28
Out09
Da Argentina
Bruno Vieira Amaral
Rejubila voz amiga com o fim do tempo dos Tahars e dos Paredões. Nós, benfiquistas, desejamos que o passado recente envelheça depressa, ultrapassado, trespassado. Perdoem-nos os excessos, os eflúvios de emoção rubra, as ejaculações precoces à jornada oitava. Contemporizem com o nosso sorriso babado ao ver aquele rasgo de luz vertical que saiu dos pés do Aimar e que foi ao encontro do Coentrão tanto como o Coentrão foi ao encontro da luz (em futebolês, chama-se a isto uma desmarcação, mas nos últimos anos de Benfica o verbo desmarcar apenas tem o significado de não marcar, de desmarcar golos). É certo que o Aimar mergulha, que se deixa cair ao mínimo contacto, tão mínimo que nem contacto é, apenas uma possibilidade, e ele antevê essa possibilidade e atira-se e o contacto acontece. Não é falta? Não. É excesso. Excesso de futebol malandro, sacana, porteño, tanguista.
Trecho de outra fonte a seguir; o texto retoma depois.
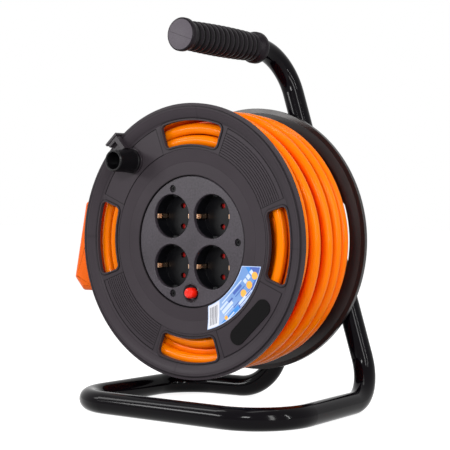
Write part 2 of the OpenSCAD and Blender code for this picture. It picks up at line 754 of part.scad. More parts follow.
module socket_cup(n) color([0.04, 0.04, 0.045]) on_ground() at_socket(n) difference() {
    union() {
        turned([[well_r, seat_y], [cup_r, seat_y], [cup_r, cup_end_y], [0, cup_end_y],
            [0, well_floor_y], [well_r, well_floor_y]]);
        for (s = [-1, 1])
            box([-rib_w / 2, seat_y + 2, s > 0 ? well_r - rib_h : -well_r - 0.5],
                [rib_w / 2, well_floor_y + 1, s > 0 ? well_r + 0.5 : -well_r + rib_h]);
    }
    for (s = [-1, 1]) {
        rod(0, s * pin_spacing / 2, pin_hole_r, well_floor_y - 1, pocket_y + 1);
        box([s > 0 ? clip_x - 1.2 : -clip_x - 1.2, well_floor_y - 1, -clip_w / 2 - 0.6],
            [s > 0 ? clip_x + 1.2 : -clip_x + 1.2, cup_end_y + 1, clip_w / 2 + 0.6]);
    }
    box([-shutter_web - shutter_travel - 0.6, pocket_y, -shutter_len / 2 - 0.4],
        [shutter_web + shutter_travel + 0.6, cup_end_y + 1, shutter_len / 2 + 0.4]);
}

module shutter(n) color([0.75, 0.08, 0.05]) on_ground() at_socket(n) difference() {
    box([-shutter_web - shutter_travel, pocket_y + 0.25, -shutter_len / 2],
        [shutter_web, cup_end_y - 0.25, shutter_len / 2]);
    for (s = [-1, 1])
        rod(-shutter_travel, s * pin_spacing / 2, shutter_hole_r, pocket_y - 1, cup_end_y + 1);
}

module contact_carrier() color([0.1, 0.1, 0.11]) on_ground() difference() {
    union() {
        rod(0, 0, carrier_r, carrier_y, carrier_y + carrier_plate);
        ring(carrier_r - 2, carrier_r, carrier_y, carrier_end_y);
        for (z = [0, post_top_z]) rod(0, z, 4, carrier_y, carrier_end_y);
    }
    for (c = socket_centres, s = [-1, 1]) {
        rod(c[0], c[1] + s * pin_spacing / 2, shutter_hole_r, carrier_y - 1,
            carrier_y + carrier_plate + 1);
        box([c[0] + s * clip_x - 1.2, carrier_y - 1, c[1] - clip_w / 2 - 0.6],
            [c[0] + s * clip_x + 1.2, carrier_y + carrier_plate + 1, c[1] + clip_w / 2 + 0.6]);
    }
    for (z = [0, post_top_z]) rod(0, z, carrier_screw_r + fit_gap, carrier_y - 1, carrier_end_y + 1);
    box([-cutout_w / 2 - 0.6, carrier_y - 1, -carrier_r - 1],
        [cutout_w / 2 + 0.6, carrier_end_y + 1, -button_drop + cutout_h / 2 + 0.6]);
}

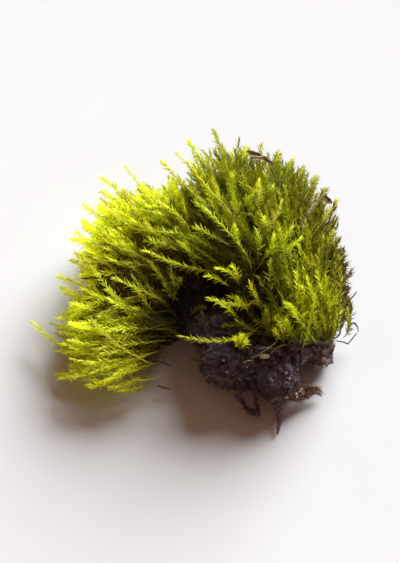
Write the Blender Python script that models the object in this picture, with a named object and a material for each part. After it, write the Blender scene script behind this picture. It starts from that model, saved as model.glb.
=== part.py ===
"""A small clump of moss, picked with its soil and lying on its side.

The dark clod of soil and rhizoids lies at the front right. Leafy shoots fan from it, away and upwards,
in two lobes that meet at the back and leave a deep hollow between them at the front. Each lobe is one
closed spiny body whose spines are the shoots' ends. Shoots that stand clear of the lobes, dead litter
and roots are bodies of their own.

Lengths are in millimetres here, and make_node turns them into metres. +X is to the right, +Y is away,
+Z is up, and the origin is under the middle of the clump, on the surface that it lies on.
"""

import math
from dataclasses import dataclass

import bmesh
import bpy
import numpy as np
from mathutils import Vector, noise

METRES = 0.001
SEED = 41
TINY = 1e-6

# Driving dimensions of the whole clump.
HALF_WIDTH = 9.85
HALF_DEPTH = 8.85
GAP = 0.3

# The lobes: how shoots' ends stand on them.
SHOOT_SPACING = 1.2
HIDDEN_SPACING = 2.3
VALLEY_DEPTH = 1.5
SPINE_FOOT = 0.3
SPINE_RADIUS = 0.4
MOST_OF_SLOPE = 0.55
SPINE_LEAN = 0.75
TIP_SPREAD = 0.32
LONG_TIP = 0.75
LONG_TIP_SHARE = 0.12
BLOCKED_SPINE = 0.25
FLOOR_CLEARANCE = 0.4
DIRECTIONS_TRIED = 5200

# Single shoots and roots.
SHOOT_RADIUS = 0.3
SHOOT_STATIONS = 11
SHOOT_SIDES = 6
LEAF_OUT = 1.35
LEAF_IN = 0.62
ROOM_MARGIN = 0.15

# The soil clod.
SOIL_LUMP = 1.0
SOIL_CRUMB = 0.75
CLOD_POINTS = 1150
CRUMB_POINTS = 230
MAT_POINTS = 260

MOSS_BRIGHT = (0.46, 0.52, 0.06)
MOSS_DEEP = (0.24, 0.30, 0.03)
SOIL_BROWN = (0.045, 0.030, 0.026)
ROOT_BROWN = (0.065, 0.038, 0.024)
LITTER_BROWN = (0.19, 0.10, 0.045)
STEM_GREY = (0.27, 0.20, 0.15)
HUSK_PALE = (0.62, 0.52, 0.38)


@dataclass(frozen=True)
class Swell:
    """An ellipsoid that a body swells out to."""

    centre: tuple
    radii: tuple


@dataclass(frozen=True)
class Wall:
    """A plane that a body stays on one side of: its points p have normal . p above offset."""

    normal: tuple
    offset: float


@dataclass(frozen=True)
class Body:
    """A body seen from one inner point, its heart, as a distance in each direction."""

    heart: tuple
    swells: tuple
    walls: tuple = ()
    fan_from: tuple = (0.0, 0.0, 0.0)


@dataclass(frozen=True)
class Strand:
    """A shoot, root or flake along a smooth curve from its foot to its tip."""

    name: str
    points: tuple
    radius: float = SHOOT_RADIUS
    colour: tuple = MOSS_BRIGHT
    flatness: float = 1.0
    leafy: bool = True
    sides: int = SHOOT_SIDES
    stations: int = SHOOT_STATIONS

    def room(self):
        """How far other bodies stay from its middle line."""
        return self.radius * (LEAF_OUT if self.leafy else 1.0) + GAP + ROOM_MARGIN


def plane_through(normal, point, shift):
    """The wall with this normal, shifted along it from the point that it passes through."""
    unit = np.array(normal) / np.linalg.norm(normal)
    return Wall(tuple(unit), float(unit @ np.array(point)) + shift)


def facing_back(wall, gap):
    """The same plane seen from its other side, a gap away."""
    return Wall(tuple(-value for value in wall.normal), gap - wall.offset)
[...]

Gastem lá os elogios com o bisonte do Hulk, uma força da natureza, apreciem-lhe a corpulência de arrastador de camiões letão, que leva tudo à frente menos a inteligência, que essa fica para trás como um bocado de relva levantado à passagem de um tractor, chorem as faltas não assinaladas, impinjam-no aos Lyons desta vida por uma tonelada de euros. Nós ficamos aqui, sossegados, a materializar os meus sonhos molhados de infância com uma tripla argentina. Trazer o Aimar de Saragoça naquelas condições não é apenas péssima gestão, é um acto de amor e de fé, como aquelas mulheres que abrem os braços para o homem que já lhes partiu o coração e os maxilares. Pegar no renegado Saviola equivale a trazer para casa um ex-recluso que sopra promessas de bom comportamento ao anfitrião. E o subnutrido di María? Como conjugar as lições tácticas com um plano nutricional adequado? São coisas bonitas, como diria o nosso algoz. É bonito irmos buscar jogadores de tendões duvidosos e almas lesionadas e ter paciência com eles. E eles, com a generosidade dos arrependidos, retribuem-nos e nós ficamos mais perto do futebol tal como era no tempo em que apenas nos faltava o cromo de Nery Alberto Pumpido para acabar a colecção.